Más allá de estas cuestiones profundas, afirmar que no me gustan los niños es caer, quizás, en una innecesaria generalización. Así que voy a ser más específica: no me gustan los niños malcriados. Por ejemplo, si estoy en un restaurante o en un avión y tengo la mala fortuna de acabar en un sitio cercano a una criatura, ya de algunos años, que llora y grita y va minando lentamente mi serenidad, me planteo numerosas preguntas que se dirigen, más bien, a los progenitores en cuestión. Porque la realidad es que detrás de un niño malcriado hay un padre absurdo. Padres que consideran que el adverbio «no» es la peor aberración que podrías dedicarle al niño: la huella de un inconcebible autoritarismo. Y en vez de decir «No; eso no se hace», ellos defienden que hay que intentar dialogar con el niño antes de ser más directo.
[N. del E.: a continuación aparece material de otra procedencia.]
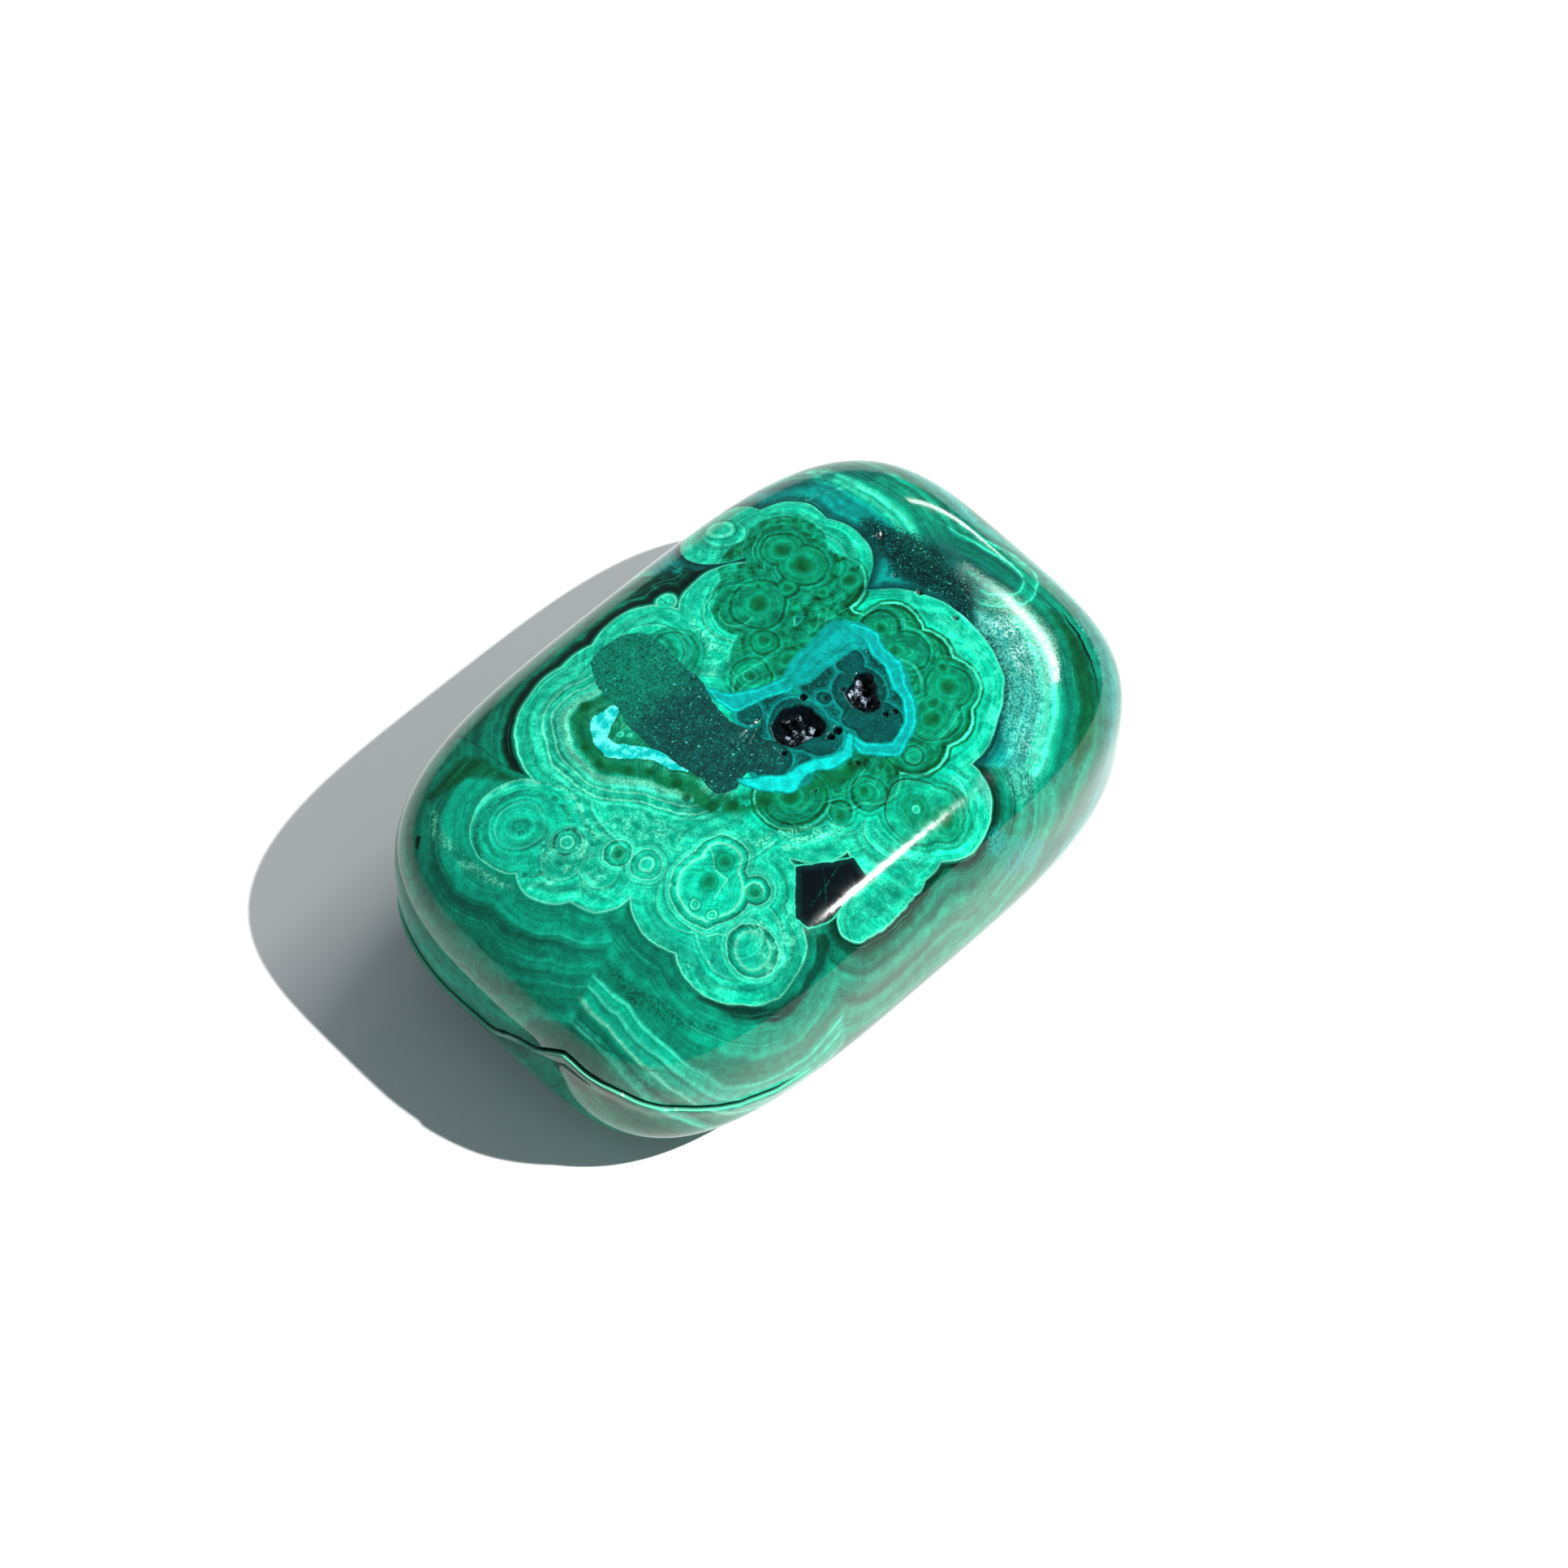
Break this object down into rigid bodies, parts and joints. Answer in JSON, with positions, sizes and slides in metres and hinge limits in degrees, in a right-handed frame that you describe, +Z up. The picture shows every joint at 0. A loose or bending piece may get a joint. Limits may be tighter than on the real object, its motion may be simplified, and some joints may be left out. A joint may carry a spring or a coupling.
{
  "type": "malachite specimen",
  "caption": "Tumbled and polished malachite palm stone: a rounded rectangular pillow with small crystal-lined pits in its top face and a natural fissure round one end.",
  "frame": {"origin": "on the surface that the stone rests on, under the middle of its bounding box", "axes": "+X along the stone's length, away from the end with the fissure; +Y across its width; +Z up through its top face"},
  "size_m": [0.052, 0.035, 0.0207],
  "materials": {
    "polished_malachite": "glossy polished stone with concentric light and dark green bands, a turquoise ribbon and dark granular patches"
  },
  "bodies": {
    "root": {"malachite_stone": "polished_malachite"}
  },
  "joints": []
}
Hace poco, viví una situación alucinante. Estábamos en la sala de espera de un hospital y un niño de unos tres años correteaba incesantemente entre las filas de sillas, emitiendo a la vez una especie de chillidos. Una señora le dijo que estaba molestando y la madre, que hasta ese momento había estado absorbida por su dispositivo móvil, se levantó como con un resorte, cogió de la mano a la criatura y se enfrentó a la mujer: «Usted no es nadie para hablar así a mi hijo», le espetó. Después, nos dio a todos una lección magistral sobre lo que tendría que haber hecho. La solución ideal habría sido preguntar al infante si él creía que aquel era un espacio indicado para correr y jugar. El niño, por sí mismo, habría llegado a la conclusión de que estaba molestando. Yo pensé en lo que me habrían dicho mis padres; tal vez algo parecido a «Siéntate ahora mismo y deja de molestar». Con gesto adusto, por supuesto. Y no he crecido traumatizada en absoluto.
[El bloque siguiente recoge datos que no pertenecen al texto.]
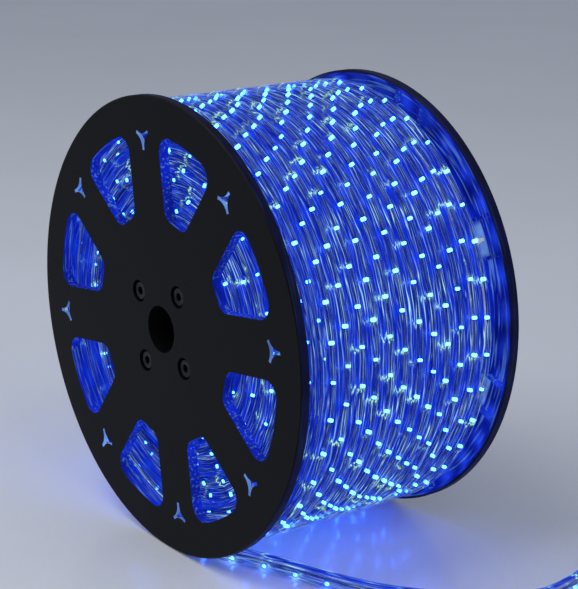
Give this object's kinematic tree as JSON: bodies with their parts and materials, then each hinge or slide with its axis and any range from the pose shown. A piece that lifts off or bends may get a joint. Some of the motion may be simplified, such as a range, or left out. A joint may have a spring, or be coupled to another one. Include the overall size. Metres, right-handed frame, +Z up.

Unos días más tarde, una pareja joven llevaba a su hija, también de tres o cuatro años, por la calle, con una especie de cochecito de juguete con el que molestaba a los transeúntes. La niña iba llorando, berreando. La madre, con una voz melosa, le dijo: «Cariño, ¿quieres que volvamos a casa?», mientras el padre, con idéntico tono entontecido, le preguntaba a la criatura por qué lloraba. A esta solo le faltaba, de la rabia, coger el cochecito y tirárnoslo en la cabeza a alguno de los desafortunados que pasábamos por allí.
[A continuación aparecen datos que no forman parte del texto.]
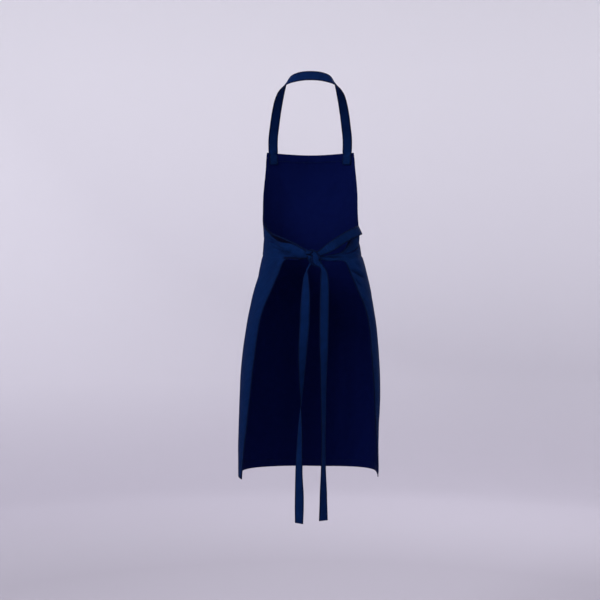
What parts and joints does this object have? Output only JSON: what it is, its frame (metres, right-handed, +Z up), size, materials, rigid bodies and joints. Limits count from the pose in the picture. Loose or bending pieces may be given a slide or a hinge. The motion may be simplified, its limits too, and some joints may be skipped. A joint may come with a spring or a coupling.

Lo cierto es que son muchas las posturas actuales de psicopedagogos que consideran que hay que mostrar a los niños una actitud «positiva y constructiva» para que «reformulen sus actitudes», en lugar de decirles «eso no se hace». No defiendo un excesivo autoritarismo, pero tampoco una absoluta falta de autoridad. ¿Cómo van a educarlos así, creyendo que pueden hacer lo que quieran? Leo en un artículo de Internet que la corriente que considera que los «noes» perjudican el desarrollo de los niños se llama «crianza positiva». El término «crianza», tan de moda en nuestros tiempos, ya me suena fatal; me remite más bien a la cría de caballos o de gusanos de seda. Prefiero hablar de «educación» o de «cuidados». Pero eso es una opinión muy personal y muchos especialistas podrían corregirme.

Por suerte, no todos los niños son insoportables. Se nota la educación recibida. Los maestros y profesores somos especialmente conscientes de esta circunstancia y nos maravillamos al encontrarnos con chiquillos bien educados. Recuerdo entonces que, en realidad, siempre me ha encantado el mundo de la infancia: la imaginación, la literatura infantil y juvenil, los clásicos de animación de Disney… Yo misma sigo siendo una niña, muy en el fondo. Y es bonito compartir todo este mundo con ellos, si ellos están abiertos a que lo hagas. Es casi como volver, de algún modo, a tu propia infancia.

Reformulo, entonces, mi confesión: detesto profundamente a los padres que malcrían a sus hijos. Y todo esto para acabar admitiendo que, si encuentro el necesario equilibrio en mi vida, me gustaría ser madre. Pero no, desde luego, para ser más mujer.